In the diplomatic manoeuvres which followed the death of al-Kamil, the emir of Hama, Al-Muzaffar, allied himself with As-Salih Ayyub and persuaded him that he could usefully secure his position in Syria before attacking Egypt by removing Al-Mujahid from Homs. al-Mujahid was allied with as-Salih' Ayyub's rival as-Salih Ismail. In March 1239 (Sha’ban 636), As-Salih Ayyub set out with his forces to attack Homs, but soon after he received envoys from Egypt complaining of the rule of al-Adil II and urging him to come and take power himself. In April 1239 therefore as-Salih Ayyub turned away from Homs and moved his forces south in preparation for an invasion of Egypt. As the threat receded, Al-Mujahid conspired with As-Salih Ayyub's uncle, As-Salih Ismail, to take Damascus and divide the Syrian domains between them.

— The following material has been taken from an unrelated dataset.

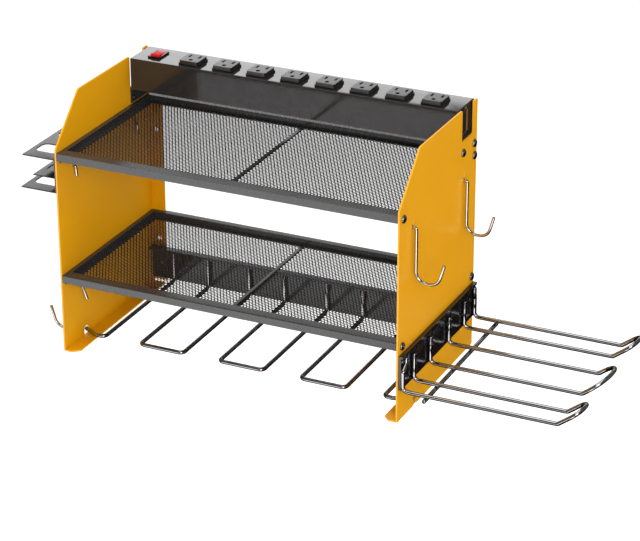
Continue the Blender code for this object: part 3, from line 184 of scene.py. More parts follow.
# %% [markdown]
# ## Finishes
#
# The rack has a yellow powder coat, a satin and a gloss black coat, moulded plastics in black and
# red, chrome, a smoked chrome on the rods, black nickel on the screws, and brass inside the strip.
# A coat or plating is never perfectly even. Each material below therefore has slow clouds in its
# colour, a finer pattern in its roughness, and a bump with the size of the real texture. Noise
# seldom leaves a band round its middle, so that band is what the roughness is spread over.

# %% The frame that all finishes share
NOISE_BAND = (0.3, 0.7)
CLOUD_DETAIL = 2.0
TEXTURE_DETAIL, TEXTURE_ROUGHNESS = 3.0, 0.45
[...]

Al-Mujahid also undertook some covert warfare against Hama in a rather unusual way. Theobald of Champagne was leading a new crusade and arrived in Palestine in September 1239 (Safar 637). Al-Muzaffar lured Theobald's group with empty promises of converting to Christianity and turning over fortresses to the crusaders. He then managed to start a rumour in the city that al-Muzaffar was about to hand it over to the Crusaders to prevent it from being taken by him. Believing themselves to be in danger, a number of the civic and military leaders of Hama fled to Homs, where they were immediately imprisoned by al-Mujahid. The effect of this incident was to disable Hama temporarily and prevent al-Muzaffar from doing anything to stop Al-Mujahid from moving on Damascus.

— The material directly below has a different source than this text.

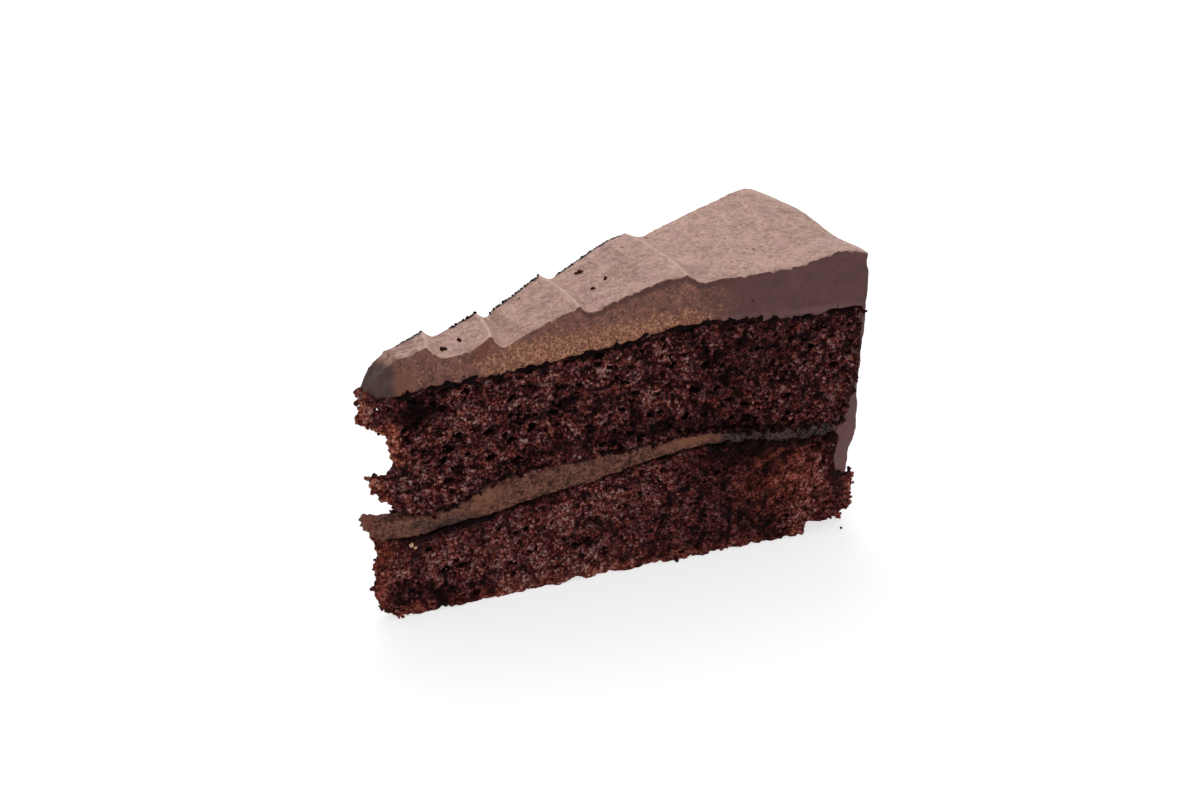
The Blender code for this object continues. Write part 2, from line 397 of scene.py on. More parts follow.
# %% Where the sponge is torn
COARSE = 2.4
LUMP = 1.25
GRAIN = 0.62
UNEVEN = 6.0
HOLE_CELL = 2.6
EDGE_CELL = 1.5
INWARDS = 3.0
HANGING = 0.9
LUMPS_SINK = 1.6
LUMPS_STAND_OUT = 0.6
LIP_RADIUS = 115.9
LIP_HEIGHT = 19.5
LIP_REACH = 7.5
TIP_GAPS = [(2.25, 56.2, 0.28), (1.75, 53.7, 0.42)]


def torn_share(points):
    """1 where a layer is torn open to view, and 0 where another layer covers it."""
    radius, _, depth, height = slice_places(points)
    side = 1 - ramp(depth, 2.2, 4.2)
    tip = 1 - ramp(radius, 8, 13)
    foot = ramp(radius, 114, 117) * (1 - ramp(height, 12, 15))
    return np.maximum(np.maximum(side, tip), foot)


def tip_gap(points):
    """How far inside a see-through gap of the tip each point is, in millimetres."""
    line = np.array(away)
    inside = np.full(len(points), -REACH, np.float32)
    for radius, height, size in TIP_GAPS:
        apart = points - on_slice(np.array(radius), np.array(-1.0), np.array(height))
        aside = np.linalg.norm(apart - np.outer(apart @ line, line), axis=1)
        inside = np.maximum(inside, size - aside)
    return inside


def behind_face(points):
    """The points moved in from the cut faces, so that only the borders between layers are near."""
    inner = points.copy()
    inner[:, 1] = np.sign(points[:, 1]) * np.maximum(np.abs(points[:, 1]) - INWARDS, 0)
    return inner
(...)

As a result, al-Mujahid and as-Salih Ismail were able to take Damascus on 28 September 1239 (27 Safar 637). However shortly afterwards al-Mujahid died. As-Salih Ayyub steadily extended is control over all the Ayyubid domains, and al-Muzaffar continued to rule in Hama until his death in 1244.

==Family==
Al-Muzaffar was married to a woman called Ghaziya Khatun, who was the mother of his successor Al Mansur II.